Here's my view on that. In terms of the tail and the dog, the dog is demand. It's not supply. The market is driven by demand. Supply can be an accelerator or a brake on that. The situation we're in now is, demand for oil has come off the bottom. Demand for tankers has not yet come off the bottom, because there's been an excess of inventory. But as demand continues to go up -- whether it's slower or faster, take your pick on the growth rate -- we will gradually work down that inventory, and demand for ships will grow.

Even if you want to be an orderbook bear, increased supply will change the slope of the upward curve of the tanker market as reflected in rates, but it won't be enough to crush the recovery. Steady increase in demand is what drives the market. Not to overstate the case, but why did the tanker market go bad? Nothing about an orderbook made it go bad. It's when the recession hit and oil demand cratered. And even a low orderbook wouldn't necessarily cause the market to go back up. Major inflection points in a cyclical market like tankers are caused by demand.

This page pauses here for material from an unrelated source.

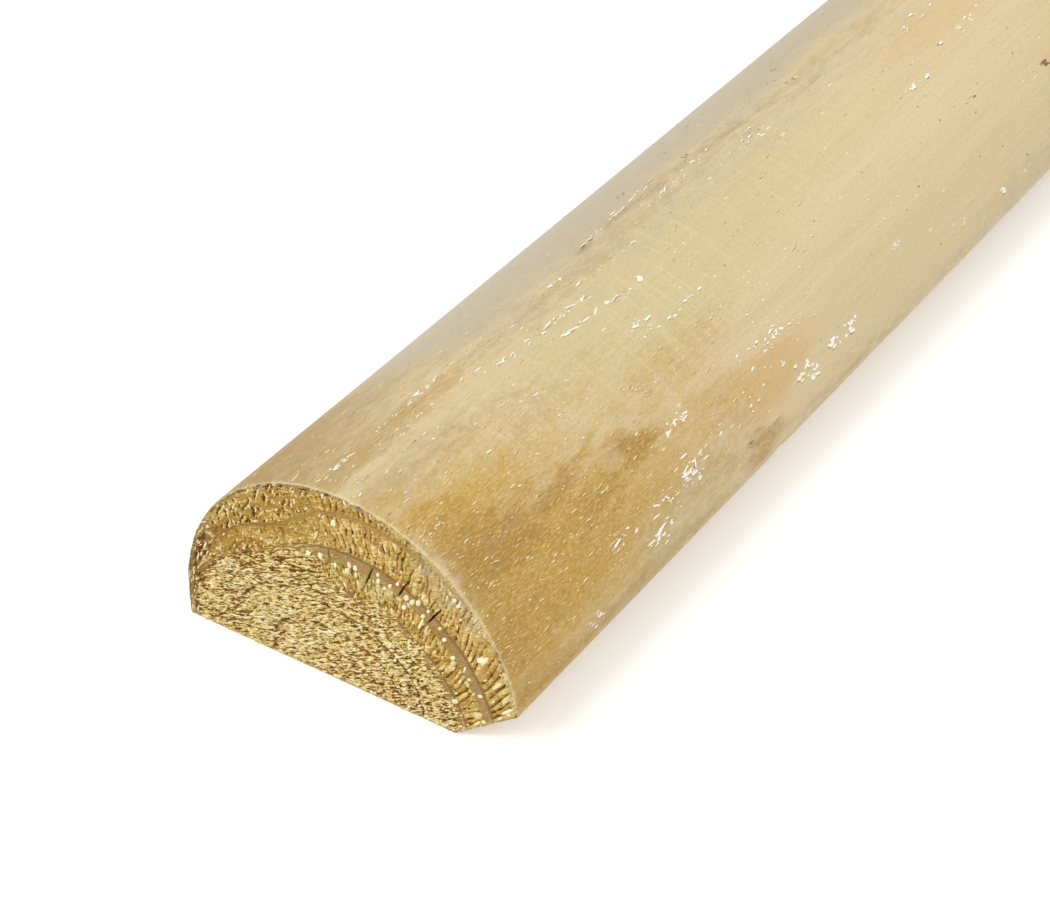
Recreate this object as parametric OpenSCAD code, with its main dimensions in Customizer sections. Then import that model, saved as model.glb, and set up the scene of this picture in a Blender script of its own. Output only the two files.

That said, the orderbook is important. But you have to note that approximately 20% of the orderbook in 2009 experienced slippage -- cancellation or delay. To date, through July, it looks like about only 70% or 71% of the orderbook has been delivered. So we're looking at a 30% rate for this year. The top line number for next year's orderbook is a big number. But it seems reasonable to expect that there will be a similar -- similar to 2010 -- reduction in the top line, especially when you consider that 2011 will be


most expensive ships in the orderbook cycle.

That's because of the three-year delay. In 2008, when the 2011 orderbook was ordered, that was the peak of newbuilding prices. The VLCC you could order today in a yard in China and Japan for somewhere between $100 to $110 million was $143 million dollars in 2008. You're going to be working hard to try to reduce that orderbook if you're the owners of those vessels.

I think the net growth of the fleet next year is going to be manageable, in the 3% to 5% range. And I see oil demand growth as being sufficient to absorb that kind of supply.